In-Memory analytics is an advanced business intelligence methodology that is coming up and will certainly change analytics in the near future. Something that is in-memory corresponds to some sort of data that resides in the RAM (Random access Memory) as compared to data that is stored in a disk. When the CPU does data processing, the data must be in-memory. If not, the data has to be brought to in-memory making the process slower. Thus, in-memory computing is a much faster process, especially when dealing with chunks of data.
An analogy to understanding what In-Memory analytics is all about can be thinking about how our brain stores a million pieces of information every single day. This information is stored in an organized way inside the brain. It is organized in the form of nodes that represent concepts and the nodes are linked based on their relatedness. It is as if this information is stored in folders with different files inside them tagged with different captions. Now retrieving this information takes time since it requires us to go to that particular folder, get the required file and read it.
In-Memory Analytics does something similar. It involves taking the storage space and making it bigger, so that everything is instantly available, available in real time, reducing delay and helping to remove latency. Compared to the traditional databases, where 90% of the data was stored in disk-based databases and only 10% was stored in memory, the In-Memory database will store 90% of its data in memory reducing the time majorly, especially when applications have to access data to add additional features including real time information.
With the recent fall in RAM prices and the entry of the 64 bit operating systems, manufacturers have been able to manufacture machines with even few Terabytes of storage memory, which can go on to hold memory as huge as an entire data warehouse. This means that the traditional methods of storing data in tables on the disks and indexing or optimizing queries like before will not be further required. Even sophisticated models can be executed in near real-time and business intelligence applications will become dramatically more flexible as these aggregated “cubes” will no longer be necessary. In-memory computing, is also, much better than the caching technique, which is a widely used method of speeding up query performance.
The business intelligence has two main parts: Reporting and Analytics. Analytics is the more difficult part which includes analysing huge datasets, doing computations and comparing between the data in order to understand shopping patterns, usage patterns etc. The quickness of this analysis depends on the quickness to accessibility and computation of these datasets. In simpler terms, it depends on how quickly we can get to these datasets and how quickly they can be assessed or evaluated. In traditional data warehouse method, data is stored in warehouse and part of data is extracted from data marts for pre-analysis and pre-aggregation. The results stored in data mart are used by business intelligence applications for reporting. But in In-house computing analytics, business intelligence applications do not access partial data, rather the results are computed real-time by querying the built-in calculation engine. For IMC approach, data is frequently updated and it provides proper visualization of the results queried.

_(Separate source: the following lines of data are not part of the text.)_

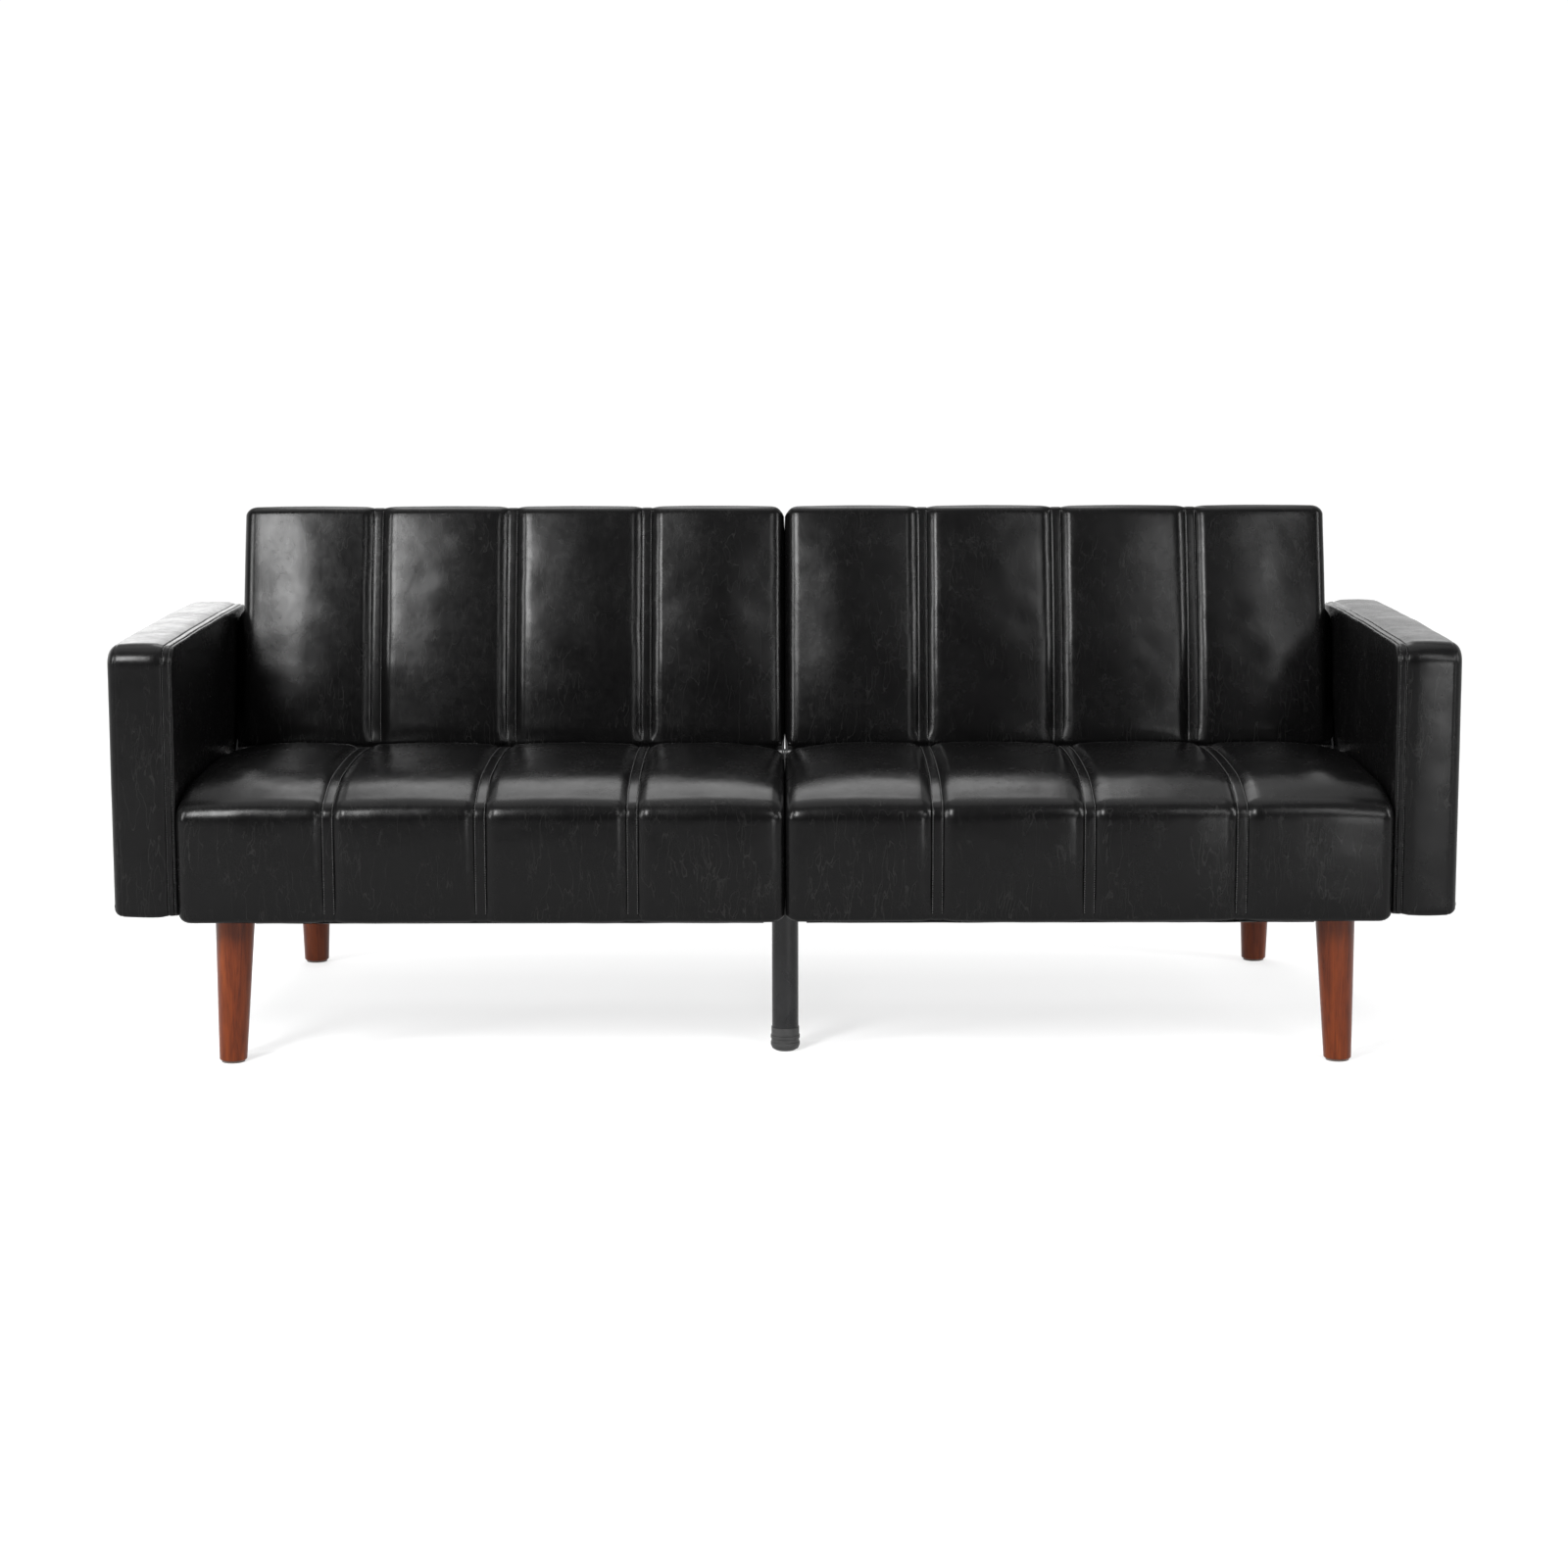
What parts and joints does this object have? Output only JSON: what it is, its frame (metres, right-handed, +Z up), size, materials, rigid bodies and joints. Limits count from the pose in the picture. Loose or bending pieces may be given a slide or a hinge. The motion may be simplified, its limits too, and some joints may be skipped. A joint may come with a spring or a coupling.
{
  "type": "futon sofa bed",
  "caption": "Black leather-look futon sofa bed with a split reclining channelled back, box arms, tapered wood legs and a centre support leg.",
  "frame": {"origin": "on the floor under the middle of the sofa's overall box, in its sitting position", "axes": "+X along the seat, to the right for someone facing the sofa; the front faces -Y; +Z up"},
  "size_m": [1.88, 0.785, 0.753],
  "materials": {
    "leather": "satin",
    "foam": "matte",
    "timber": "matte",
    "spring_wire": "satin",
    "dust_cloth": "matte",
    "zinc": "satin",
    "black_steel": "satin",
    "leg_wood": "satin",
    "glide": "matte",
    "rubber_foot": "matte"
  },
  "bodies": {
    "root": {"seat_cover_left": "leather", "seat_foam_left": "foam", "seat_long_rails_left": "timber", "seat_short_rails_left": "timber", "seat_springs_left": "spring_wire", "dust_cover_left": "dust_cloth", "arm_cover_left": "leather", "arm_board_left": "timber", "arm_padding_left": "foam", "arm_bolts_left": "zinc", "base_side_rail_left": "black_steel", "seat_hinge_plate_left": "black_steel", "leg_front_left": "leg_wood", "leg_rear_left": "leg_wood", "seat_cover_right": "leather", "seat_foam_right": "foam", "seat_long_rails_right": "timber", "seat_short_rails_right": "timber", "seat_springs_right": "spring_wire", "dust_cover_right": "dust_cloth", "arm_cover_right": "leather", "arm_board_right": "timber", "arm_padding_right": "foam", "arm_bolts_right": "zinc", "base_side_rail_right": "black_steel", "seat_hinge_plate_right": "black_steel", "leg_front_right": "leg_wood", "leg_rear_right": "leg_wood", "base_end_bars": "black_steel", "base_hinge_bars": "black_steel", "base_centre_beam": "black_steel", "seat_bolts": "zinc", "leg_plates": "black_steel", "leg_hanger_bolts": "zinc", "leg_glides": "glide", "centre_leg_tube": "black_steel", "centre_leg_foot": "rubber_foot", "seat_hinge_plate_centre": "black_steel", "pivot_pins": "zinc", "pawl_pins": "zinc", "pawl_springs": "spring_wire"},
    "back_left": {"back_cover_left": "leather", "back_foam_left": "foam", "back_rails_left": "timber", "back_stiles_left": "timber", "back_springs_left": "spring_wire", "back_hinge_plates_left": "black_steel", "hinge_bolts_left": "zinc"},
    "pawls_left": {"pawls_left": "zinc"},
    "back_right": {"back_cover_right": "leather", "back_foam_right": "foam", "back_rails_right": "timber", "back_stiles_right": "timber", "back_springs_right": "spring_wire", "back_hinge_plates_right": "black_steel", "hinge_bolts_right": "zinc"},
    "pawls_right": {"pawls_right": "zinc"}
  },
  "joints": [
    {"name": "back_recline_left", "type": "hinge", "parent": "root", "child": "back_left", "pos_m": [0, 0.0935, 0.378], "axis": [1, 0, 0], "range_deg": [-75.9, 13]},
    {"name": "pawl_follow_left", "type": "hinge", "parent": "root", "child": "pawls_left", "pos_m": [0, 0.0595, 0.349], "axis": [1, 0, 0], "range_deg": [-7.7, 1.4]},
    {"name": "back_recline_right", "type": "hinge", "parent": "root", "child": "back_right", "pos_m": [0, 0.0935, 0.378], "axis": [1, 0, 0], "range_deg": [-75.9, 13]},
    {"name": "pawl_follow_right", "type": "hinge", "parent": "root", "child": "pawls_right", "pos_m": [0, 0.0595, 0.349], "axis": [1, 0, 0], "range_deg": [-7.7, 1.4]}
  ],
  "couplings": [
    {"joint": "pawl_follow_left", "follows": "back_recline_left", "ratio": 0.1},
    {"joint": "pawl_follow_right", "follows": "back_recline_right", "ratio": 0.1}
  ]
}
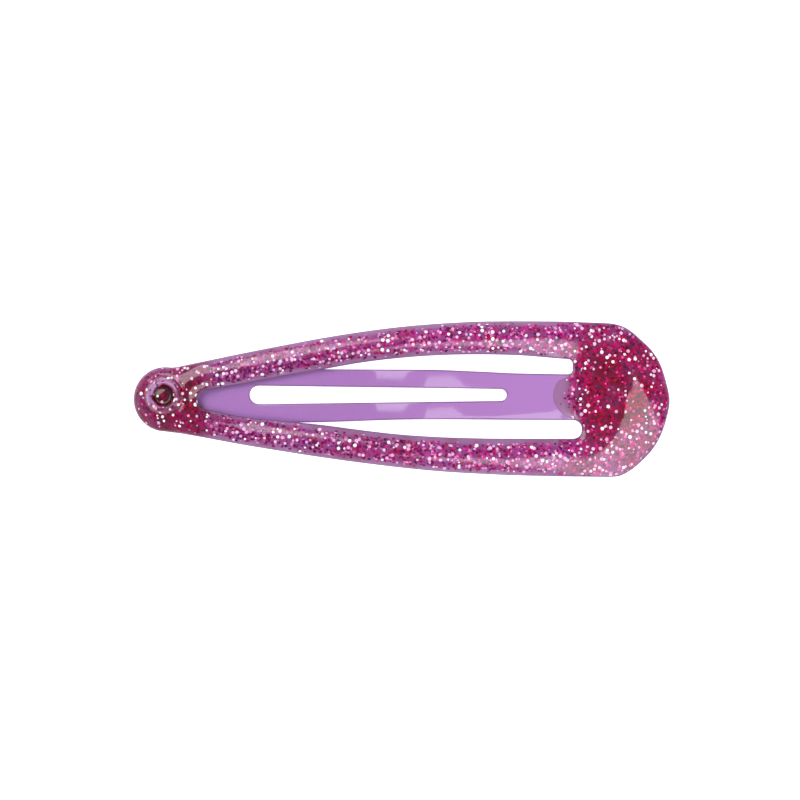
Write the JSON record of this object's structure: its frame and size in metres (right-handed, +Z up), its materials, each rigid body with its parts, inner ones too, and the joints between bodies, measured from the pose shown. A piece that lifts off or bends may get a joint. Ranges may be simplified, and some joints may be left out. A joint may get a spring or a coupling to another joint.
{
  "type": "snap hair clip",
  "caption": "Arched snap hair clip: side legs riveted at a round tip, a slotted centre tongue, and glitter resin over the frame.",
  "frame": {"origin": "centre of the clip's length and width, on the surface that its two ends rest on", "axes": "+X from the riveted tip to the wide end, +Y across the clip, +Z up out of the resin face"},
  "size_m": [0.05, 0.0145, 0.0041],
  "materials": {
    "painted_steel": "lavender gloss lacquer on spring steel",
    "painted_eyelet": "lavender lacquer on a rolled eyelet",
    "glitter_resin": "poured clear resin full of pink and crimson glitter"
  },
  "bodies": {
    "base": {"tongue_plate": "painted_steel", "end_coat": "glitter_resin"},
    "arms": {"upper_leg": "painted_steel", "lower_leg": "painted_steel", "eyelet": "painted_eyelet", "leg_coat": "glitter_resin"}
  },
  "joints": [
    {"name": "snap_open", "type": "hinge", "parent": "base", "child": "arms", "pos_m": [0.01445, 0, 0.0019], "axis": [0, 1, 0], "range_deg": [0, 22]}
  ]
}
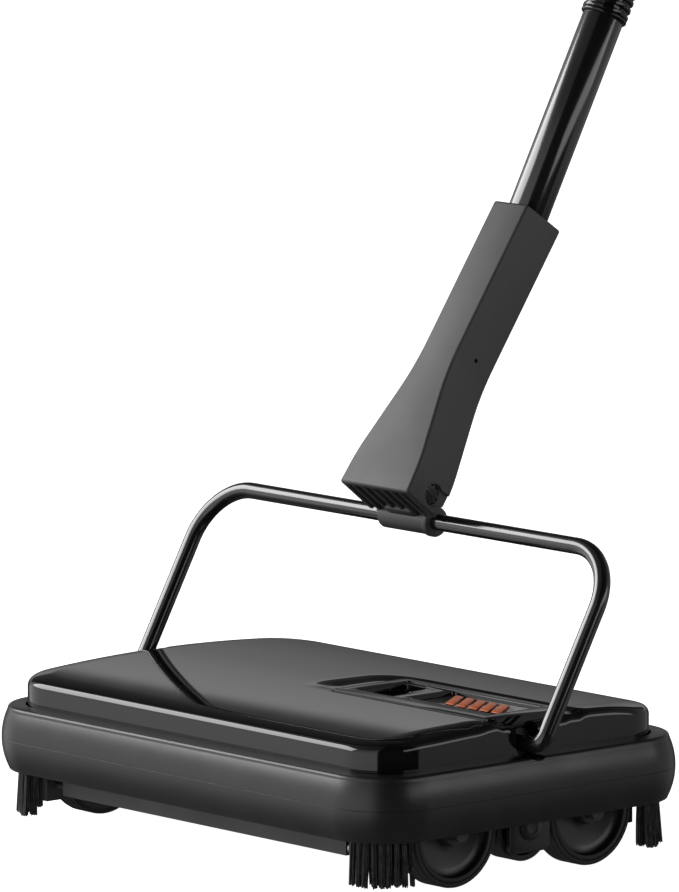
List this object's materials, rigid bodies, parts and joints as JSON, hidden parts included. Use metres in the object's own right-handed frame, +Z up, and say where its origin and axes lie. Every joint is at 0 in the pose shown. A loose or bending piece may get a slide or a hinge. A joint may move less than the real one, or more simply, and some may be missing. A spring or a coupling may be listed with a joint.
{
  "type": "carpet sweeper",
  "caption": "Push carpet sweeper: low housing with bumper, wheel-driven brush roll, dust pans that swing open, tilting bail and a long sectioned handle.",
  "frame": {"origin": "on the floor under the middle of the body", "axes": "+X along the wheel axles to the right of someone facing the back, -Y to the front, the handle leans to +Y, +Z up"},
  "size_m": [0.334, 0.6019, 0.9602],
  "materials": {
    "gloss_black": "gloss",
    "satin_black": "satin",
    "socket_grey": "fine matte texture",
    "inner_black": "matte",
    "tyre_rubber": "matte",
    "drum_rubber": "matte",
    "grip_foam": "matte foam",
    "bristle": "bristle",
    "rod_paint": "gloss",
    "badge_orange": "printed",
    "steel": "plain"
  },
  "bodies": {
    "body": {"chassis": "inner_black", "top_housing": "gloss_black", "bumper": "satin_black", "bezel": "gloss_black", "badge": "badge_orange", "housing_screws": "steel", "paddle_pin": "steel", "paddle_spring": "steel", "bearing_bracket_left": "satin_black", "bearing_bracket_right": "satin_black", "axle_front_left": "inner_black", "axle_front_right": "inner_black", "axle_rear_left": "inner_black", "axle_rear_right": "inner_black", "bristle_comb": "inner_black", "front_pan_rod": "inner_black", "rear_pan_rod": "inner_black", "front_pan_spring": "steel", "rear_pan_spring": "steel", "tuft_front_left": "bristle", "tuft_front_right": "bristle", "tuft_rear_left": "bristle", "tuft_rear_right": "bristle", "holder_front_left": "inner_black", "holder_front_right": "inner_black", "holder_rear_left": "inner_black", "holder_rear_right": "inner_black", "bush_left": "satin_black", "bush_right": "satin_black"},
    "wheel_front_left": {"hub_front_left": "satin_black", "tyre_front_left": "tyre_rubber"},
    "wheel_front_right": {"hub_front_right": "satin_black", "tyre_front_right": "tyre_rubber"},
    "wheel_rear_left": {"hub_rear_left": "satin_black", "tyre_rear_left": "tyre_rubber"},
    "wheel_rear_right": {"hub_rear_right": "satin_black", "tyre_rear_right": "tyre_rubber"},
    "brush_roll": {"brush_spindle": "steel", "brush_core": "inner_black", "brush_bristles": "bristle", "drive_drum_left": "drum_rubber", "drive_drum_right": "drum_rubber"},
    "front_pan": {"front_dust_pan": "inner_black"},
    "rear_pan": {"rear_dust_pan": "inner_black"},
    "paddle": {"release_paddle": "satin_black"},
    "bail": {"bail": "rod_paint"},
    "handle": {"bail_sleeve": "socket_grey", "handle_socket": "socket_grey", "detent_barrel": "inner_black", "socket_screw": "inner_black", "tube_lower": "rod_paint", "coupling_lower": "gloss_black", "tube_middle": "rod_paint", "coupling_upper": "gloss_black", "tube_upper": "rod_paint", "grip": "grip_foam", "hang_cap": "satin_black"}
  },
  "joints": [
    {"name": "brush_spin", "type": "hinge", "parent": "body", "child": "brush_roll", "pos_m": [0, 0, 0.027], "axis": [1, 0, 0], "continuous": true},
    {"name": "wheel_front_left_spin", "type": "hinge", "parent": "body", "child": "wheel_front_left", "pos_m": [-0.1415, -0.048, 0.029], "axis": [1, 0, 0], "continuous": true},
    {"name": "wheel_front_right_spin", "type": "hinge", "parent": "body", "child": "wheel_front_right", "pos_m": [0.1415, -0.048, 0.029], "axis": [1, 0, 0], "continuous": true},
    {"name": "wheel_rear_left_spin", "type": "hinge", "parent": "body", "child": "wheel_rear_left", "pos_m": [-0.1415, 0.048, 0.029], "axis": [1, 0, 0], "continuous": true},
    {"name": "wheel_rear_right_spin", "type": "hinge", "parent": "body", "child": "wheel_rear_right", "pos_m": [0.1415, 0.048, 0.029], "axis": [1, 0, 0], "continuous": true},
    {"name": "front_pan_swing", "type": "hinge", "parent": "body", "child": "front_pan", "pos_m": [0, -0.09, 0.022], "axis": [-1, 0, 0], "range_deg": [0, 36], "stiffness_Nm_per_rad": 0.1, "springref_deg": -57.3},
    {"name": "rear_pan_swing", "type": "hinge", "parent": "body", "child": "rear_pan", "pos_m": [0, 0.09, 0.022], "axis": [1, 0, 0], "range_deg": [0, 36]},
    {"name": "paddle_press", "type": "hinge", "parent": "body", "child": "paddle", "pos_m": [0.0355, 0.018, 0.074], "axis": [1, 0, 0], "range_deg": [0, 18]},
    {"name": "bail_tilt", "type": "hinge", "parent": "body", "child": "bail", "pos_m": [0, 0, 0.071], "axis": [-1, 0, 0], "range_deg": [-100, 55]},
    {"name": "handle_tilt", "type": "hinge", "parent": "bail", "child": "handle", "pos_m": [0, 0.05446, 0.16726], "axis": [-1, 0, 0], "range_deg": [-25, 50]}
  ],
  "couplings": [
    {"joint": "wheel_front_left_spin", "follows": "brush_spin", "ratio": -0.6566},
    {"joint": "wheel_front_right_spin", "follows": "brush_spin", "ratio": -0.6566},
    {"joint": "wheel_rear_left_spin", "follows": "brush_spin", "ratio": -0.6566},
    {"joint": "wheel_rear_right_spin", "follows": "brush_spin", "ratio": -0.6566},
    {"joint": "rear_pan_swing", "follows": "front_pan_swing", "ratio": 1},
    {"joint": "paddle_press", "follows": "front_pan_swing", "ratio": 0.5}
  ]
}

A point where the in-memory computing revolutionizes analytics, since the entire data would be available in-memory as compared to a time-consuming disk fetch.
Consider a scenario where an entire report is presented to the user and the entire data needs to be made available so that the user can drill through the data using filters. For a conventional Business Intelligence tool, it takes a huge amount of time to query the entire data from the database and they normally don’t do this. Instead, they pull the data at a high level and fetch the detailed data only when the user drills down. Each time the user tries to fetch data, it involves a query, consuming a lot of time. However, in-memory Business Intelligence computations makes the entire data available right in the beginning. The speed at which the data loads as well as the speed at which every further drill down happens, happens at the speed of thought as no disk queries are required.
This form of quick interactive analysis is really necessary, especially when the user is trying to figure out unknown patterns or discover new opportunities. With conventional reporting tools, users will have to stick to specific questions, such as “What are the sales for this quarter?” However, with in-memory visualization tools, this question can be less specific and analytic, asking to “Show the data and the patterns involved in the sales for this quarter.”
The ability to perform ‘what-if analysis’ on the go is another feature of the in-memory tools. For example, users would want to know how the profits of this quarter would change if the prices of several items were increased, transit times reduced etc. A conventional OLAP (online analytical processing) tool would require the entire database to be recalculated overnight whereas using an in-memory technology, the results are immediately available and held in memory.
Many of the popular Analytics tools out there like QlikView, Tableau, TIBCO Spotfire, SAP HANA, Oracle Exalytics makes use of in-memory processing to varying degrees. Though the covering required for in-memory technology is expensive and the business intelligence applications that can use this speed are limited in number, this method of computing should be definitely looked upon as an industry trend. It will not just help companies to gain the speed but will also help come up with deeper insights to more granular levels, needed to increase revenue. Data scientists will not be restricted to a sample; they will have the liberty to apply as many analytical techniques and iterations as needed to find the best model and continue exploiting the potential of the vast memory available with the present day computers.